4. MINIMUM BALANCE REQUIREMENTS: The minimum balance required to
open each account is specified above.
5. DAILY BALANCE COMPUTATION METHOD: Interest is calculated by the
daily balance method which applies a daily periodic rate to the
principal in the account each day.
6. MATURITY: Your account will mature at the maturity date set
forth on your account receipt or renewal notice. All CDs will be
automatically renewed for the same term (unless specified
otherwise) but at the new rate. If the term is unavailable, the CD
will be renewed into a term that is similar to the original
offered, unless notification is received by the credit union
before the maturity date. The Bump-A-Rate CD will renew to a
standard 24-month CD without the "bump" option. You will
have a grace period of ten (10) calendar days after the maturity
date to deposit, change terms, or withdraw from the account
without penalty.
7. EARLY WITHDRAWAL PENALTY: A penalty may be imposed for
withdrawals before maturity. For accounts with maturities of 12
months or less, the penalty is loss of 90 days interest.
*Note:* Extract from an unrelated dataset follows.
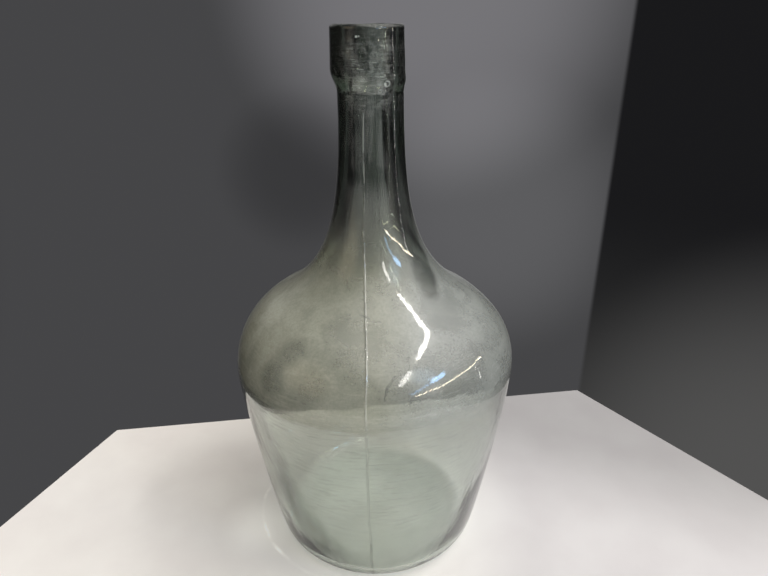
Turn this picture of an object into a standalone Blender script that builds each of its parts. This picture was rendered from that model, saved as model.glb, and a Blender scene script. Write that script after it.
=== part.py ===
"""Glass carboy: a mould-blown demijohn with a hot-applied collar.

The carboy is two pieces of glass, as its maker worked them:
  blown_body      the gather blown in a two-part mould: base with a push-up, wall, shoulder and neck
  applied_collar  a second gather, laid round the sheared end of the neck and tooled into a lip

Metres, +Z up. The origin is on the axis, in the plane that the carboy stands on.
The two mould seams lie in the YZ plane, one at -Y and one at +Y.
"""
import math

import bmesh
import bpy

# Driving dimensions of the outside
HEIGHT = 0.468
MAX_RADIUS = 0.125
MAX_RADIUS_HEIGHT = 0.187
FOOT_OUTER_RADIUS = 0.0745
FOOT_INNER_RADIUS = 0.064
HEEL_RADIUS = 0.025
WALL_ANGLE = math.radians(14.0)      # lean of the wall just above the heel, from the vertical
SHOULDER_RADIUS = 0.072
SHOULDER_SWEEP = math.radians(60.0)  # how far the shoulder's arc turns before it runs into the neck
NECK_RADIUS = 0.026
NECK_WAIST_HEIGHT = 0.418            # where the neck is slimmest, just under the collar
PUSH_UP_HEIGHT = 0.009

# How far each curve keeps the direction that it leaves its end point in
WALL_PULL_LOW = 0.033
WALL_PULL_HIGH = 0.018
NECK_PULL_LOW = 0.051
NECK_PULL_HIGH = 0.115
PUSH_UP_PULL = 0.030
PUSH_UP_EDGE_PULL = (-0.022, 0.0035)  # inward and upward from the foot's inner edge
DOME_PULL = 0.026
COLLAR_PULL_HIGH = 0.006
COLLAR_PULL_LOW = (0.0004, 0.004)    # outward and upward from the collar's lower edge

# Wall thickness
BASE_THICKNESS = 0.0055
WALL_THICKNESS = 0.0034
NECK_THICKNESS = 0.013
THIN_ABOVE = 0.100                   # the heavy base has thinned to the wall by this height
THICKEN_FROM = 0.240                 # the wall starts to thicken into the neck here
THICK_BY = 0.330

# Mouth and collar
BORE_RADIUS = 0.0145                 # at the mouth; the bore narrows a little into the neck
NECK_END_HEIGHT = 0.4585
NECK_END_RADIUS = 0.0248
COLLAR_TOP_RADIUS = 0.0282
COLLAR_RADIUS = 0.0288
COLLAR_SHOULDER_HEIGHT = 0.434       # below this the collar draws in to the neck
COLLAR_BOTTOM_HEIGHT = 0.4205
COLLAR_EDGE = 0.0006                 # thickness of the collar's lower edge
LIP_OUTER_ROUND = 0.003
LIP_INNER_ROUND = 0.0015
GAP = 0.0003                         # clearance between the two pieces of glass

# Mould seams
SEAM_WIDTH = 0.0014
SEAM_RISE = 0.0005
SEAM_PROFILE = 0.7
SEAM_BOTTOM_HEIGHT = 0.004
SEAM_TOP_HEIGHT = 0.4175

# Number of facets round the axis and along each stretch of the outline
SEGMENTS = 48
HEEL_STEPS = 5
WALL_STEPS = 7
SHOULDER_STEPS = 6
NECK_STEPS = 11
BASE_STEPS = 5
LIP_INNER_STEPS = 3
LIP_OUTER_STEPS = 4
TAPER_STEPS = 5
ON_AXIS = 1e-6
SHARP_ANGLE = math.radians(40.0)

# Glass: a pale green body, and a collar that looks darker because it is thicker
GLASS_IOR = 1.52
BODY_COLOUR = (0.42, 0.50, 0.44, 1.0)
BODY_ROUGHNESS = 0.08
COLLAR_COLOUR = (0.13, 0.20, 0.15, 1.0)
COLLAR_ROUGHNESS = 0.06


def clear_scene():
    for thing in list(bpy.data.objects):
        bpy.data.objects.remove(thing, do_unlink=True)


def make_glass(name, colour, roughness):
    material = bpy.data.materials.new(name)
    material.use_nodes = True
    shader = material.node_tree.nodes["Principled BSDF"]
    shader.inputs["Base Color"].default_value = colour
    shader.inputs["Roughness"].default_value = roughness
    shader.inputs["Metallic"].default_value = 0.0
    shader.inputs["IOR"].default_value = GLASS_IOR
    shader.inputs["Transmission Weight"].default_value = 1.0
    return material


def arc(centre, radius, start, end, steps):
    """Points along a circle's arc, from one direction to another, as (radius, height) pairs."""
    points = []
    for step in range(steps + 1):
        angle = start + (end - start) * step / steps
        points.append((centre[0] + radius * math.cos(angle), centre[1] + radius * math.sin(angle)))
    return points


def curve(start, start_pull, end_pull, end, steps):
    """Points along a cubic curve that leaves start along start_pull and arrives at end from end_pull."""
    controls = (
        start,
        (start[0] + start_pull[0], start[1] + start_pull[1]),
        (end[0] + end_pull[0], end[1] + end_pull[1]),
        end,
    )
    points = []
    for step in range(steps + 1):
        t = step / steps
        weights = ((1 - t) ** 3, 3 * t * (1 - t) ** 2, 3 * t * t * (1 - t), t ** 3)
        r = sum(weight * point[0] for weight, point in zip(weights, controls))
        z = sum(weight * point[1] for weight, point in zip(weights, controls))
        points.append((r, z))
    return points


def smooth_step(low, high, value):
    t = min(1.0, max(0.0, (value - low) / (high - low)))
    return t * t * (3.0 - 2.0 * t)


def thickness(height):
    """The glass is heavy at the base, thin over the wall and shoulder, and heavy again in the neck."""
    from_base = BASE_THICKNESS + (WALL_THICKNESS - BASE_THICKNESS) * smooth_step(0.0, THIN_ABOVE, height)
    to_neck = (NECK_THICKNESS - WALL_THICKNESS) * smooth_step(THICKEN_FROM, THICK_BY, height)
    return from_base + to_neck


def outer_wall():
    """Outline of the outside from the foot to the neck's slimmest place."""
    heel = arc((FOOT_OUTER_RADIUS, HEEL_RADIUS), HEEL_RADIUS, -math.pi / 2, -WALL_ANGLE, HEEL_STEPS)
    widest = (MAX_RADIUS, MAX_RADIUS_HEIGHT)
    up_the_wall = (WALL_PULL_LOW * math.sin(WALL_ANGLE), WALL_PULL_LOW * math.cos(WALL_ANGLE))
    wall = curve(heel[-1], up_the_wall, (0.0, -WALL_PULL_HIGH), widest, WALL_STEPS)
    shoulder_centre = (MAX_RADIUS - SHOULDER_RADIUS, MAX_RADIUS_HEIGHT)
    shoulder = arc(shoulder_centre, SHOULDER_RADIUS, 0.0, SHOULDER_SWEEP, SHOULDER_STEPS)
    into_neck = (-NECK_PULL_LOW * math.sin(SHOULDER_SWEEP), NECK_PULL_LOW * math.cos(SHOULDER_SWEEP))
    waist = (NECK_RADIUS, NECK_WAIST_HEIGHT)
    neck = curve(shoulder[-1], into_neck, (0.0, -NECK_PULL_HIGH), waist, NECK_STEPS)
    return heel + wall[1:] + shoulder[1:] + neck[1:]


def push_up():
    """Outline of the underside, from its middle out to the foot's inner edge."""
    rim = (FOOT_INNER_RADIUS, 0.0)
    return curve((0.0, PUSH_UP_HEIGHT), (PUSH_UP_PULL, 0.0), PUSH_UP_EDGE_PULL, rim, BASE_STEPS)


def inside_of(outline):
    """The outline moved in by the glass's thickness, square to the outline."""
    moved = []
    for index in range(1, len(outline) - 1):
        before, point, after = outline[index - 1], outline[index], outline[index + 1]
        run = (after[0] - before[0], after[1] - before[1])
        length = math.hypot(*run)
        depth = thickness(point[1])
        moved.append((point[0] - depth * run[1] / length, point[1] + depth * run[0] / length))
    return moved


def body_section():
    """Half section of the blown body: under the base, up the outside, over the end and down the inside."""
    outside = outer_wall()
    inside = inside_of(outside)
    neck_end = [(NECK_END_RADIUS, NECK_END_HEIGHT), (BORE_RADIUS, NECK_END_HEIGHT)]
    dome_top = (0.0, PUSH_UP_HEIGHT + BASE_THICKNESS)
    inside_base = curve(inside[0], (-DOME_PULL, 0.0), (DOME_PULL, 0.0), dome_top, BASE_STEPS)
    return push_up() + outside + neck_end + inside[::-1] + inside_base[1:]


def collar_section():
    """Closed half section of the collar: down the outside, up along the neck and over its end."""
    rim_outside = (COLLAR_TOP_RADIUS - LIP_OUTER_ROUND, HEIGHT - LIP_OUTER_ROUND)
    rim_inside = (BORE_RADIUS + LIP_INNER_ROUND, HEIGHT - LIP_INNER_ROUND)
    lip = arc(rim_inside, LIP_INNER_ROUND, math.pi, math.pi / 2, LIP_INNER_STEPS)
    lip += arc(rim_outside, LIP_OUTER_ROUND, math.pi / 2, 0.0, LIP_OUTER_STEPS)
    side_end = (COLLAR_RADIUS, COLLAR_SHOULDER_HEIGHT)
    edge = (NECK_RADIUS + GAP + COLLAR_EDGE, COLLAR_BOTTOM_HEIGHT)
    taper = curve(side_end, (0.0, -COLLAR_PULL_HIGH), COLLAR_PULL_LOW, edge, TAPER_STEPS)
    neck_lean = (NECK_END_RADIUS - NECK_RADIUS) / (NECK_END_HEIGHT - NECK_WAIST_HEIGHT)
    neck_at_edge = NECK_RADIUS + neck_lean * (COLLAR_BOTTOM_HEIGHT - NECK_WAIST_HEIGHT)
    seat = [(neck_at_edge + GAP, COLLAR_BOTTOM_HEIGHT), (NECK_END_RADIUS + GAP, NECK_END_HEIGHT + GAP)]
    return lip + taper + seat + [(BORE_RADIUS, NECK_END_HEIGHT + GAP)]


def turn(section, closed):
    """A bmesh turned from a half section about the Z axis."""
    shape = bmesh.new()
    verts = [shape.verts.new((r, 0.0, z)) for r, z in section]
    edges = [shape.edges.new(pair) for pair in zip(verts, verts[1:])]
    if closed:
        edges.append(shape.edges.new((verts[-1], verts[0])))
    bmesh.ops.spin(
        shape,
        geom=verts + edges,
        cent=(0.0, 0.0, 0.0),
        axis=(0.0, 0.0, 1.0),
        angle=2.0 * math.pi,
        steps=SEGMENTS,
        use_merge=True,
    )
    bmesh.ops.remove_doubles(shape, verts=shape.verts, dist=ON_AXIS)
    bmesh.ops.recalc_face_normals(shape, faces=shape.faces)
    return shape


def on_seam(vert):
    """True on the outside of the glass, in the mould's parting plane, between the seam's two ends."""
    in_plane = abs(vert.co.x) < ON_AXIS
    in_span = SEAM_BOTTOM_HEIGHT < vert.co.z < SEAM_TOP_HEIGHT
    return in_plane and in_span and vert.normal.y * vert.co.y > 0.0


def raise_seams(shape):
    """Bevel the two columns of edges in the parting plane, and lift the middle line of each."""
    shape.normal_update()
    seam_edges = [edge for edge in shape.edges if all(on_seam(vert) for vert in edge.verts)]
    bmesh.ops.bevel(
        shape,
        geom=seam_edges,
        offset=SEAM_WIDTH / 2,
        offset_type="OFFSET",
        segments=2,
        profile=SEAM_PROFILE,
        affect="EDGES",
    )
    shape.normal_update()
    for vert in [vert for vert in shape.verts if on_seam(vert)]:
        vert.co += vert.normal * SEAM_RISE


def make_object(name, shape, material):
    mesh = bpy.data.meshes.new(name)
    shape.to_mesh(mesh)
    shape.free()
    mesh.shade_smooth()
    mesh.set_sharp_from_angle(angle=SHARP_ANGLE)
    mesh.materials.append(material)
    thing = bpy.data.objects.new(name, mesh)
    bpy.context.scene.collection.objects.link(thing)
    return thing


def make_blown_body():
    shape = turn(body_section(), closed=False)
    raise_seams(shape)
    material = make_glass("body_glass", BODY_COLOUR, BODY_ROUGHNESS)
    return make_object("blown_body", shape, material)


def make_applied_collar():
    shape = turn(collar_section(), closed=True)
    material = make_glass("collar_glass", COLLAR_COLOUR, COLLAR_ROUGHNESS)
    return make_object("applied_collar", shape, material)


def main():
    clear_scene()
    carboy = bpy.data.objects.new("carboy", None)
    bpy.context.scene.collection.objects.link(carboy)
    for piece in (make_blown_body(), make_applied_collar()):
        piece.parent = carboy


main()
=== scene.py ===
# Looks of the glass carboy. The two gathers of glass, the blown body and the applied collar, are fused on
# the real bottle, and light shows any gap inside glass as a bright film. So one closed skin of glass stands
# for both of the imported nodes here. Metres, +Z up, the camera on the -Y side.
import math

import bpy
import numpy as np
from mathutils import Matrix, Vector, noise


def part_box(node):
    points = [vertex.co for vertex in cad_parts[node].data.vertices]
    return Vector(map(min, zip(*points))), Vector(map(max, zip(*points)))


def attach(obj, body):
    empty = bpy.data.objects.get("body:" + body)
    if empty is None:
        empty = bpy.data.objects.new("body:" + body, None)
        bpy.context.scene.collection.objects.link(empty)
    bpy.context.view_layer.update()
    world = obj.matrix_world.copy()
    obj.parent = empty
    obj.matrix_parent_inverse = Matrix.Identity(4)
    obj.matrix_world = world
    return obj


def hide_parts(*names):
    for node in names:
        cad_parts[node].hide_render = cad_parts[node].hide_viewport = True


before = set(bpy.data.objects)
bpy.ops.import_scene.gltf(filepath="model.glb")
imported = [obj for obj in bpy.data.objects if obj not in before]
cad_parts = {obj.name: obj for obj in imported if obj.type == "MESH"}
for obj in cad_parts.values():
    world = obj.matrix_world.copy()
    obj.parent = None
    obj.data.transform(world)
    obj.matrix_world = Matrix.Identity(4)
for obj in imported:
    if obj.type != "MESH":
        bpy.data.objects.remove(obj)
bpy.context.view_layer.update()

# Driving dimensions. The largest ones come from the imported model, and the rest repeat its outline.
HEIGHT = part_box("applied_collar")[1].z
MAX_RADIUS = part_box("blown_body")[1].x
MAX_RADIUS_HEIGHT = 0.187
FOOT_OUTER_RADIUS = 0.0745
FOOT_INNER_RADIUS = 0.064
HEEL_RADIUS = 0.025
WALL_ANGLE = math.radians(14.0)         # lean of the wall just above the heel, from the vertical
SHOULDER_RADIUS = 0.072
SHOULDER_SWEEP = math.radians(60.0)     # how far the shoulder's arc turns before it runs into the neck
NECK_RADIUS = 0.026
NECK_WAIST_HEIGHT = 0.418               # where the neck is slimmest, just under the collar
PUSH_UP_HEIGHT = 0.009
LIP_OUTER_ROUND = 0.003
LIP_INNER_ROUND = 0.0015
LIP_HEIGHT = HEIGHT - LIP_OUTER_ROUND   # where the side of the collar turns into the lip

# How far each curve runs straight on from its ends before it bends
WALL_PULL_LOW = 0.033
WALL_PULL_HIGH = 0.018
NECK_PULL_LOW = 0.051
NECK_PULL_HIGH = 0.115
PUSH_UP_PULL = 0.030
PUSH_UP_EDGE_PULL = (-0.022, 0.0035)
DOME_PULL = 0.026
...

For
accounts with maturities of more than 12 months and less than 60
months, the penalty is loss of 180 days interest. For accounts with
maturities of 60 months or more, the penalty is loss of 1 year interest. Penalties will be applied first towards interest, then
towards principal. For variable rate accounts, the penalty will be
assessed using the most current interest rate.
SHARE ACCOUNT TRUTH-IN-SAVINGS DISCLOSURES
Except as specifically described, the following disclosures apply
to all share accounts listed above.
1. RATE INFORMATION: The dividend rate and annual percentage
yield may change as determined by the credit union. Fees may
reduce earnings.
2. NATURE OF DIVIDENDS: Dividends are paid from current income
and available earnings after required transfers to reserves at the
end of each month.
3. COMPOUNDING AND CREDITING: Dividends are compounded and
credited to your account monthly. The dividend period begins on
the first calendar day of the month and ends on the last calendar
day of the month.
4. ACCRUAL OF DIVIDENDS: Dividends will begin to accrue on the
business day you make the deposit to your account. If you close
your account before accrued dividends are credited, accrued
dividends will not be paid.
5. MINIMUM BALANCE REQUIREMENTS: Minimum balance is set forth
above.
6. DAILY BALANCE COMPUTATION METHOD: Dividends are calculated by
the daily balance method which applies a daily periodic rate to
the principal in the account each day.
All accounts are insured up to $350,000.